"Public key encryption was a concept as simple as it was
brilliant. It consisted of easy-to-use home-computer software
that scrambled personal E-mail messages in such a way that they
were totally unreadable. A user could write a letter and run it
through the encryption software, and the text would come out the
other side looking like random nonsense - totally illegible - a
code. Anyone intercepting the transmission found only an
unreadable garble on the screen. The only way to unscramble the
message was to enter the sender's `pass-key' - a secret series of
characters that functioned much like a PIN number at an automatic
teller. The pass-keys were generally quite long and complex; they
carried all the information necessary to instruct the encryption
algorithm exactly what mathematical operations to follow to
re-create the original message."
"By the 1990s, pass keys were over fifty characters long and
employed the full 256[sic]-character ASCII alphabet".
"An unbreakable code is a mathematical impossibility."
Those are *some* of the more embarrassing extracts from Dan
Brown's "Digital Fortress". The man does not understand public
key cryptography; he does not understand the one time pad; and he
doesn't even know that ASCII is a seven-bit code. These are
specific criticisms that I am prepared to defend on technical
grounds if need be. (They are not his only errors, either.)

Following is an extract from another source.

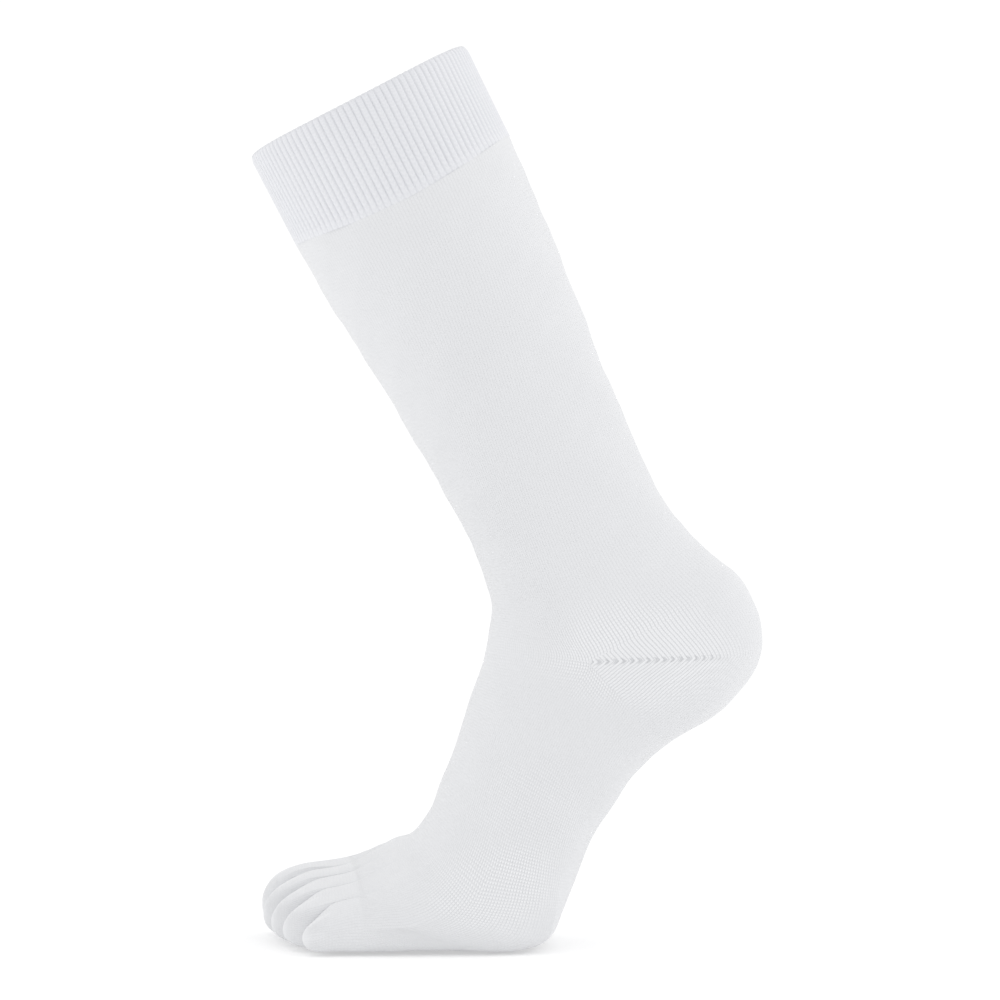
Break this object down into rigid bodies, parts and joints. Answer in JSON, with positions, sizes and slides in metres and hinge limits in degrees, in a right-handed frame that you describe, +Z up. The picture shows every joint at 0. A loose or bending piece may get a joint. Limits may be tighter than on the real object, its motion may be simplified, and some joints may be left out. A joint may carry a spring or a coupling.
{
  "type": "toe sock",
  "caption": "White knitted toe sock for the left foot, mid-calf, with ribbed cuff, gore heel and a pocket for each toe, in its worn form on tiptoe.",
  "frame": {"origin": "centre of the leg opening, in the plane of the rim in front and behind", "axes": "+Z up with the sock as worn on tiptoe, -X to the toes, -Y to the little toe's side"},
  "size_m": [0.21, 0.0932, 0.3673],
  "materials": {
    "rib_knit": "matt one-by-one rib, white with a cool tint",
    "plain_knit": "matt fine cotton jersey, white with a cool tint",
    "heel_knit": "matt fine cotton jersey, white with a cool tint",
    "toe_knit": "matt fine cotton jersey, white with a cool tint"
  },
  "bodies": {
    "root": {"cuff": "rib_knit", "leg": "plain_knit", "heel": "heel_knit", "foot": "plain_knit", "big_toe": "toe_knit", "second_toe": "toe_knit", "third_toe": "toe_knit", "fourth_toe": "toe_knit", "little_toe": "toe_knit"}
  },
  "joints": []
}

I think Dan Brown bit off more than he could chew when venturing
into the crypto world, an opinion that I can certainly justify if
need be.
En passant, from what little I recall of Tom Clancy's forays into
the crypto world, he was less than perfect but considerably less
error-prone than Dan Brown.
But as one wide-lapeled gentleman was heard saying to another in
the back row of the Odeon, "that's not how you rob a bank". As a
***story-teller***, I found Dan Brown perfectly acceptable. It's
just a shame that he screwed up the technical side so badly.